SHIRO
SAVON(2010年)
調香師:不明
おすすめ度:★★★☆☆
画像:公式HP
近年、もっとも人気のあるフレグランスを挙げるとすれば、シロのサボンではと思う。実際にこの香りをまとった人とすれ違うケースも多く、また店頭を横目に見ると、若い男女を中心に行列が出来ていることがある。
過去、サボン(石けん)の香りはいくつもあった。そのなかで、このシロのサボンの香りが多くの人に受け入れられるのはなぜだろうか。
トップはシトラス・フルーティ。
フレグランスらしからぬ?ボディミストのようなスプレーを吹いてみると、爽やかなグレープフルーツと、ジューシーなオレンジのベタ甘さ。このオレンジ甘さとフルーティな酸味の組み合わせがヤクルトに似た香りとなって広がっていく。その甘さをアロマティックなグレープフルーツや、キリッとしたカシスが引き締めているようなオープニング。
ミドルはフルーティ・フローラル。
アロマティックなシトラスグリーンの爽やかさや、ヤクルト甘さをしっかり香らせ、奥からはみずみずしいミュゲやジャスミン、明るいローズのいわゆる石せん調フローラルブーケ。
この絵に描いたような清潔で透明感のあるフローラルが、フルーティなベタ甘さを白色に染めていく。
ベースはアンバー・ムスク。
鼻先はシトラスグリーンを残しながら、フローラルが落ち着いてくると、ベース部分の淡いアンバーや、パウダリーなウッディムスク、さらにはバニラの粉っぽい白さがはっきりしてくる。
シトラスグリーンやヤクルト甘さの残香と、粉っぽいバニラアンバーが重なることで、どこかラムネを思わせる香りとなり、最後はパウダリーなアンバームスクに包まれ、ドライダウンしていく。
持続時間は4~5時間くらい。
肌に乗せてみると、最初の1時間はかなりヤクルト的なフルーティ甘さが強い。とはいえ、グレープフルーツやカシスのみずみずしく爽やかな香りが上の方に立つため、男性でも違和感なく使うことができるのではと思う。
そこから、華やかさを抑えた清潔なフローラルを加えながら、パウダリーな石せんの香りに流れていく。季節を問わない香りだと感じる。

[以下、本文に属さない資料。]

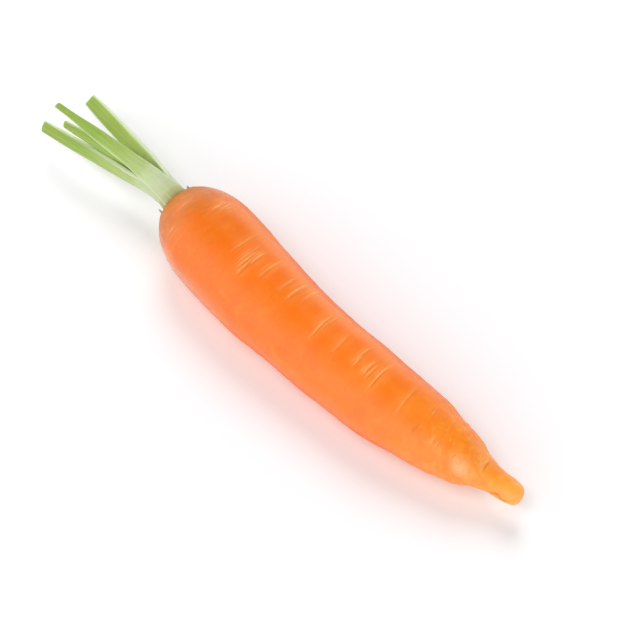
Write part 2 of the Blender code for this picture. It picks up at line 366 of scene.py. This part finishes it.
leafStalks = {
    # ring and waist: distance from the neck's axis at the base and at the fork; tip: across, towards, along.
    # half, thick and wrap: (share of the length, half width, thickness, radius that it is curled to).
    "lower": {
        "turn": -123, "twist": 75, "ring": 5.3, "waist": 3.4, "fork": 11, "tip": (23.9, -1.5, 68.6),
        "half": ((0, 5.3), (0.13, 5.2), (0.25, 4.8), (0.45, 4.0), (0.7, 3.4), (0.88, 2.8), (1, 2.4)),
        "thick": ((0, 2.0), (0.15, 2.2), (0.4, 3.4), (1, 3.0)),
        "wrap": ((0, 5.4), (0.13, 4.8), (0.25, 6.0), (0.45, 14.0), (1, 16.0)),
        "groove": 0.15, "ribs": 7, "ribHeight": 0.10, "slant": 0.2, "seed": 21,
    },
    "front": {
        "turn": -9, "twist": 0, "ring": 5.3, "waist": 4.2, "fork": 12, "tip": (13.4, 9.0, 66.3),
        "half": ((0, 5.9), (0.13, 5.0), (0.28, 4.1), (0.42, 3.2), (0.69, 2.4), (0.85, 1.6), (1, 1.25)),
        "thick": ((0, 2.0), (0.3, 2.6), (1, 2.2)),
        "wrap": ((0, 6.2), (0.13, 5.5), (0.3, 5.4), (1, 4.0)),
        "groove": 0.4, "ribs": 7, "ribHeight": 0.10, "slant": -0.2, "seed": 22,
    },
    "upper": {
        "turn": 102, "twist": 42, "ring": 4.9, "waist": 3.5, "fork": 10, "tip": (2.2, -2.5, 64.6),
        "half": ((0, 5.2), (0.13, 4.8), (0.25, 4.4), (0.45, 4.0), (0.7, 3.8), (0.88, 3.4), (1, 2.8)),
        "thick": ((0, 2.0), (0.15, 2.2), (0.4, 3.2), (1, 3.0)),
        "wrap": ((0, 5.4), (0.13, 4.8), (0.25, 6.0), (0.45, 14.0), (1, 16.0)),
        "groove": 0.15, "ribs": 7, "ribHeight": 0.10, "slant": 0.2, "seed": 23,
    },
    "short": {
        "turn": -75, "twist": 0, "ring": 1.6, "waist": 0.95, "fork": 15, "tip": (16.0, 4.9, 59.6),
        "half": ((0, 1.9), (0.15, 1.6), (0.3, 2.4), (0.5, 3.3), (0.8, 2.7), (1, 1.7)),
        "thick": ((0, 1.9), (0.2, 1.4), (0.45, 2.1), (1, 2.1)),
        "wrap": ((0, 6.0), (0.3, 6.0), (1, 5.0)),
        "groove": 0.4, "ribs": 5, "ribHeight": 0.10, "slant": 0.2, "seed": 24,
    },
    "heart": {
        "turn": 105, "twist": 0, "ring": 1.6, "waist": 0.95, "fork": 17, "tip": (4.6, -1.0, 34.0),
        "half": ((0, 2.0), (0.3, 1.5), (1, 1.2)),
        "thick": ((0, 1.9), (0.3, 1.5), (1, 1.5)),
        "wrap": ((0, 6.0), (1, 4.0)),
        "groove": 0.4, "ribs": 4, "ribHeight": 0.08, "slant": 0.2, "seed": 25,
    },
}

leafScales = {
    "upper": {
        "turn": 70, "twist": -60, "ring": 7.0, "waist": 7.0, "fork": 1.1, "tip": (-6.3, 1.5, 2.2),
        "half": ((0, 1.6), (0.5, 1.2), (1, 0.6)),
        "thick": ((0, 0.6), (1, 0.4)),
        "wrap": ((0, 7.9), (1, 6.0)),
        "groove": 0.3, "ribs": 3, "ribHeight": 0.05, "slant": 0.4, "seed": 31,
    },
    "lower": {
        "turn": -118, "twist": 0, "ring": 7.9, "waist": 7.9, "fork": 1.2, "tip": (8.3, 0.0, 3.4),
        "half": ((0, 2.4), (0.5, 1.8), (1, 0.6)),
        "thick": ((0, 0.6), (1, 0.4)),
        "wrap": ((0, 7.9), (1, 6.0)),
        "groove": 0.3, "ribs": 4, "ribHeight": 0.05, "slant": -0.4, "seed": 32,
    },
}

stalkGrid = {
    "rows": 110,
    "columns": 96,
    "capRows": 7,
    "bulge": (1.2, 0.6),  # of the outer and the inner side, as shares of half the thickness
    "square": 0.75,  # the power that makes a section fuller than an ellipse
    "waver": 0.02,  # how far the width wavers, as a share
    "grooveWidth": 0.42,
    "rounding": 0.03,  # how far the width draws in at the very ends
    "cutBulge": (0.22, 0.30),  # mm by which the cut's edge swells and its middle sinks
    "slantFrom": (0.9, 1.0),  # the share of the length where the cut's slant sets in
    "trim": 0.2,  # mm by which a stalk ends short of its path
}


def roundNeck(turn):
    return np.array([math.cos(math.radians(turn)), math.sin(math.radians(turn)), 0.0])


def growStalk(name, form, lift):
    # a cubic path from the base up the neck to the tip, with an ellipse curled round the neck along it
    outward = roundNeck(form["turn"])
    overFace = roundNeck(neck["face"] - 90)
    base = outward * form["ring"] + neck["shift"] * overFace
    risen = neck["shift"] + neck["lean"] * form["fork"]
    fork = outward * form["waist"] + risen * overFace + (0, 0, form["fork"])
    across, toward, along = form["tip"]
    tip = across * overFace + toward * roundNeck(neck["face"]) + (0, 0, along)
    leaving = fork + neck["early"] * (tip - fork)
    t = np.linspace(0, 1, stalkGrid["rows"])[:, None]
    path = (1 - t) ** 3 * base + 3 * (1 - t) ** 2 * t * fork + 3 * (1 - t) * t**2 * leaving + t**3 * tip
    ahead = (1 - t) ** 2 * (fork - base) + 2 * (1 - t) * t * (leaving - fork) + t**2 * (tip - leaving)
    ahead /= np.linalg.norm(ahead, axis=1, keepdims=True)
    share = lengthAlong(path)
    length = share[-1]
    share = share / length

    # the end rows are repeated with the section closing up to its own middle line, which shuts each end
    caps = stalkGrid["capRows"]
    closing = np.sin(np.linspace(math.pi / 2, 0, caps + 1)[1:])
    order = np.concatenate([np.zeros(caps, int), np.arange(len(path)), np.full(caps, len(path) - 1)])
    full = np.concatenate([closing[::-1], np.ones(len(path)), closing])[:, None]
    atTip = (np.arange(len(order)) >= caps + len(path))[:, None]
    path, ahead, share = path[order], ahead[order], share[order][:, None]

    outward = outward - (ahead @ outward)[:, None] * ahead
    outward /= np.linalg.norm(outward, axis=1, keepdims=True)
    sideways = np.cross(ahead, outward)
    twist = np.radians(form["twist"]) * share
    outward, sideways = (
        outward * np.cos(twist) + sideways * np.sin(twist),
        sideways * np.cos(twist) - outward * np.sin(twist),
    )

    def value(key):
        known = throughPoints(form[key], 300)
        return np.interp(share, known[:, 0], known[:, 1])

    ring = 2 * math.pi * np.arange(stalkGrid["columns"]) / stalkGrid["columns"]
    breadth = np.cos(ring) + 0 * share
    outerBulge, innerBulge = stalkGrid["bulge"]
    face = np.where(np.sin(ring) > 0, outerBulge, -innerBulge) * np.abs(np.sin(ring)) ** stalkGrid["square"]
    face = face + 0 * share
    outer = np.clip(np.sin(ring), 0, 1) + 0 * share
    random = np.random.default_rng(form["seed"])
    start = random.uniform(0, 6, 3)
    half = value("half") * (1 + stalkGrid["waver"] * np.sin(9 * share + start[0]))
    rib = np.cos(math.pi * form["ribs"] * breadth + 0.4 * np.sin(5 * share + start[1]))
    hollow = form["groove"] * bell(breadth / stalkGrid["grooveWidth"]) * np.clip(share * 6 - 0.6, 0, 1)
    thick = value("thick") / 2 * face * np.where(face < 0, 1 - hollow, 1.0)
    thick = (thick + outer**0.5 * rib * form["ribHeight"]) * full
    curl = half * breadth * (1 - stalkGrid["rounding"] * (1 - full)) / value("wrap")
    reach = value("wrap") + thick
    out = (reach * np.cos(curl) - value("wrap"))[..., None] * outward[:, None, :]
    over = (reach * np.sin(curl))[..., None] * sideways[:, None, :]
    swelling, sinking = stalkGrid["cutBulge"]
    cut = np.where(atTip, swelling * np.sqrt(1 - full**2) - sinking * (1 - full), 0.0)
    cut = cut - stalkGrid["trim"] * share
    slant = form["slant"] * breadth * rising(share, *stalkGrid["slantFrom"])
    onward = (cut + slant)[..., None] * ahead[:, None, :]
    points = path[:, None, :] + out + over + onward + (0, 0, lift)
    straight = np.stack([half * breadth, thick, share * length + cut + 0 * breadth], -1) * mm
    return meshOf(name, fromCrown(points), "fold", {
        "straight": straight,
        "share": share + 0 * breadth,
        "breadth": breadth,
        "inner": np.clip(-np.sin(ring), 0, 1) + 0 * share,
        "cutFace": np.where(atTip, 1 - full, 0.0) + 0 * breadth,
    })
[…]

それでは、なぜサボンは日本人の琴線に触れるのだろうか。
まず、香水らしくない香りが挙げられる。フローラルの華やかさではなく透明感をフルーティの後ろに置き、清潔な石けん調で包み込むことで、誰からも嫌われない香りに仕上げられている。でもそんな香りはごまんとある。
ポイントは強い甘さでキャラクターを付けている点だ。例えば、甘酸っぱいベリーや、濃厚なバニラで甘さを付けていたら、香水ぽくなってしまう。
でもサボンでは、乳酸飲料やラムネのような、性別や世代を問わない、日常的な甘さでキャラを付けることで、つまりは香水ぽさとは違う香りを創り出している。
私のようなフレグランスジプシーは、フレグランスに非日常を求める人が多いと想像する。ファッションやメイクの仕上げ、気持ちを高めたり落ち着かせたり、家での生活をラグジュアリーに演出したりなど、シーンやシチュエーションによって選ぶ香りが変わってくる。例えば、ファッションやヘアスタイルを決め、最後にフレグランスで仕上げをという段階で、日常を清潔に彩るサボンの香りは選びにくい。サボンの香りはシャワーの後などに似合う。そう考えると、サボンはオードゥパルファムよりもボディミストの方が使いやすいかもしれない。
結果として、サボンは香水ぽい香りと距離を置いていた層を獲得し続けているのでは思う。
最後に、このレビューを書くにあたり、公式ホームページをチェックしてみると、国際機関(IFRA)の規制により、2022年9月からサボンの一部香料が変わるとの案内が出ていた。長年、フレグランスを愛用していたが、知らぬ間に香料が変わることは多々あっても、具体的にいつから変わると案内を出したケースはあまり知らない。ブランドのこういう誠実な姿勢も、多くの人から愛される理由かもしれない。